== What is asked ==
Check each line below for the word "handed", and copy those that have it.

== Data rows ==
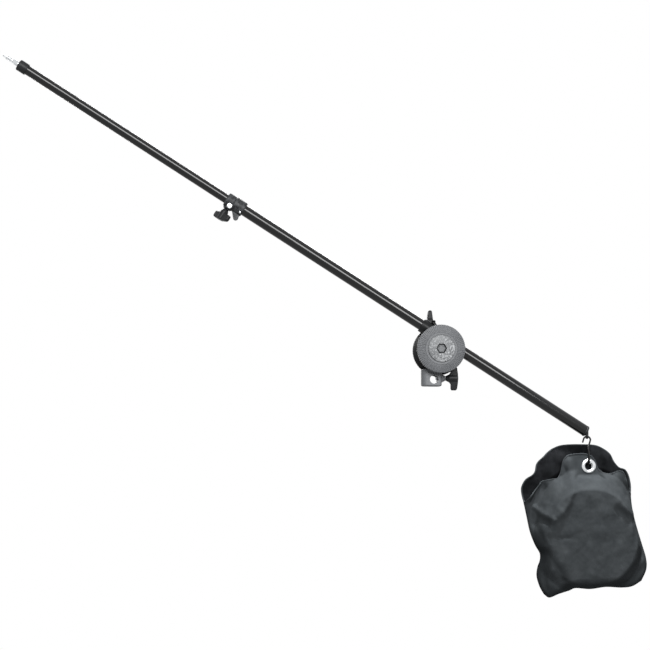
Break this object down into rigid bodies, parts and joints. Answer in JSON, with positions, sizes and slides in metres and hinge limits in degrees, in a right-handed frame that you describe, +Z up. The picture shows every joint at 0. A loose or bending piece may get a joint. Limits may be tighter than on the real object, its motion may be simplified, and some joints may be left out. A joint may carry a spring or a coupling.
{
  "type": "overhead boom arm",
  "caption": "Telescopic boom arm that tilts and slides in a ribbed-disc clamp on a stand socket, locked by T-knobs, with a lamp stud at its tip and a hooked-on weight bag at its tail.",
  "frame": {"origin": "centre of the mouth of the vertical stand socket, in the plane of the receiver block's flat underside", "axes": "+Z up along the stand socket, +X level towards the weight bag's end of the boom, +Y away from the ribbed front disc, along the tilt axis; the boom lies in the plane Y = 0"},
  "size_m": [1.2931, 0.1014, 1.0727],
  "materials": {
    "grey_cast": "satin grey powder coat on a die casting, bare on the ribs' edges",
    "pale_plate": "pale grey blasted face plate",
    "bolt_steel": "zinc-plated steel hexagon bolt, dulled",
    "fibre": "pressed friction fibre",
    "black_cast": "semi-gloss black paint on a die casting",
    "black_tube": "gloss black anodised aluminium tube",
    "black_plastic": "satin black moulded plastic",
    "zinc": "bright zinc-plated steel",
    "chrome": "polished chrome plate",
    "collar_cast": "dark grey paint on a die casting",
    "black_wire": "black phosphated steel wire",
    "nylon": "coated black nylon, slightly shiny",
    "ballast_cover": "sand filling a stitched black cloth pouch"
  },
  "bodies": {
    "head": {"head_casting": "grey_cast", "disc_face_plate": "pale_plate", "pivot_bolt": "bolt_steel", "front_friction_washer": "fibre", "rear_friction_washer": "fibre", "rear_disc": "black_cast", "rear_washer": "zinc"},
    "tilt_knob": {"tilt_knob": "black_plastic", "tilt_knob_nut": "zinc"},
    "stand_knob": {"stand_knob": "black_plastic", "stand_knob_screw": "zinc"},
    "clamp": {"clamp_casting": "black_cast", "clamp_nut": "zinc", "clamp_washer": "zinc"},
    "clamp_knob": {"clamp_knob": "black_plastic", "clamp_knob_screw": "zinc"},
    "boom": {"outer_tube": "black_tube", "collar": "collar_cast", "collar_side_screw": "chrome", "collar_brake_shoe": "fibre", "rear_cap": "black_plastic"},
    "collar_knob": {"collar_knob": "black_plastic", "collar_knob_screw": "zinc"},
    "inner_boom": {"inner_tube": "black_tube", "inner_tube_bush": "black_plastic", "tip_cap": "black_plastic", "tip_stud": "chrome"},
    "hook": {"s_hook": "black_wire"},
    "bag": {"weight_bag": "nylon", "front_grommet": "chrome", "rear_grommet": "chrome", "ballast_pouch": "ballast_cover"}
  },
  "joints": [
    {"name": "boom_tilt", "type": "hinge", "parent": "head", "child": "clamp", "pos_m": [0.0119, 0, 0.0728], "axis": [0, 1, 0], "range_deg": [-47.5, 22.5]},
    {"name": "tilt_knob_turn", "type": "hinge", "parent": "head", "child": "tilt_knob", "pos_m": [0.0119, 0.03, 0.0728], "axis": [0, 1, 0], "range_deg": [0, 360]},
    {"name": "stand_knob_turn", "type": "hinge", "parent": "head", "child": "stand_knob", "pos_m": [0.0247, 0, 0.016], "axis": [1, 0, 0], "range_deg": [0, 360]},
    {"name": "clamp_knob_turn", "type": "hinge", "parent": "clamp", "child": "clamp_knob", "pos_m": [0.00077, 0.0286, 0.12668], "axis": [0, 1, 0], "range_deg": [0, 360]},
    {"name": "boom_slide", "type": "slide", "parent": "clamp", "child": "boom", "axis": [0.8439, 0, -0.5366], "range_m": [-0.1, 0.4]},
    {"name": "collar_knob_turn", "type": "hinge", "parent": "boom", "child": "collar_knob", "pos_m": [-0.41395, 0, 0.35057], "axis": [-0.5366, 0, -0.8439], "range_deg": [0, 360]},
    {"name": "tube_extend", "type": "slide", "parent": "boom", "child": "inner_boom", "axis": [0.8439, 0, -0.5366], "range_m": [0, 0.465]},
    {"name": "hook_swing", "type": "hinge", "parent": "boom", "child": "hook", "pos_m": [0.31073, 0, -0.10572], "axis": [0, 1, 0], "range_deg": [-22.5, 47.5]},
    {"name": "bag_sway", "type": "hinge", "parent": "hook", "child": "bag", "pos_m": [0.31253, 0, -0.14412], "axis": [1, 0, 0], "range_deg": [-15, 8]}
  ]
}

...

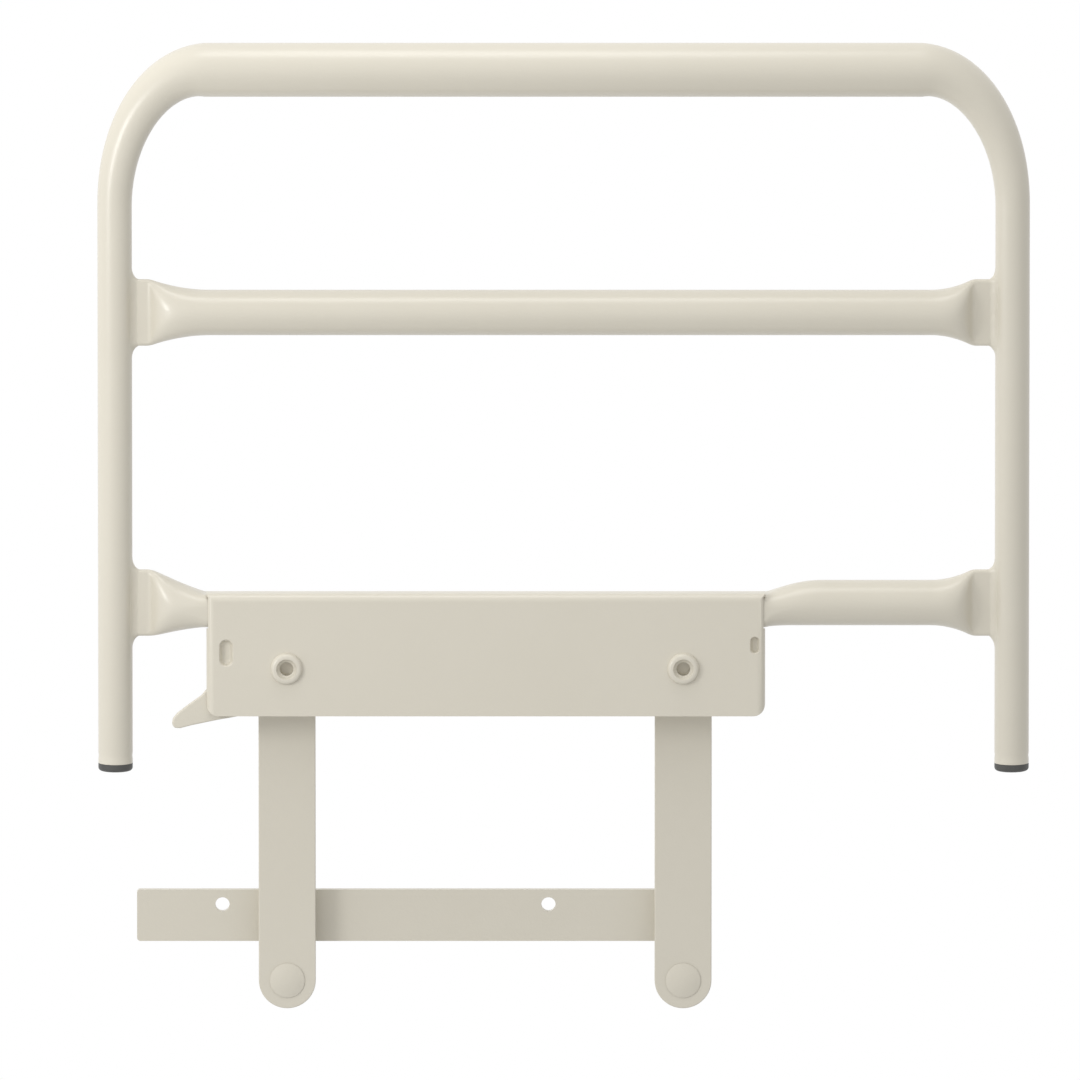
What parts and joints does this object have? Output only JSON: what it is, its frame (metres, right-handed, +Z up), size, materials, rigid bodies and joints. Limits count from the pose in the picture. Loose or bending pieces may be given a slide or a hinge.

== Reply to the task ==
Break this object down into rigid bodies, parts and joints. Answer in JSON, with positions, sizes and slides in metres and hinge limits in degrees, in a right-handed frame that you describe, +Z up. The picture shows every joint at 0. A loose or bending piece may get a joint. Limits may be tighter than on the real object, its motion may be simplified, and some joints may be left out. A joint may carry a spring or a coupling.
What parts and joints does this object have? Output only JSON: what it is, its frame (metres, right-handed, +Z up), size, materials, rigid bodies and joints. Limits count from the pose in the picture. Loose or bending pieces may be given a slide or a hinge.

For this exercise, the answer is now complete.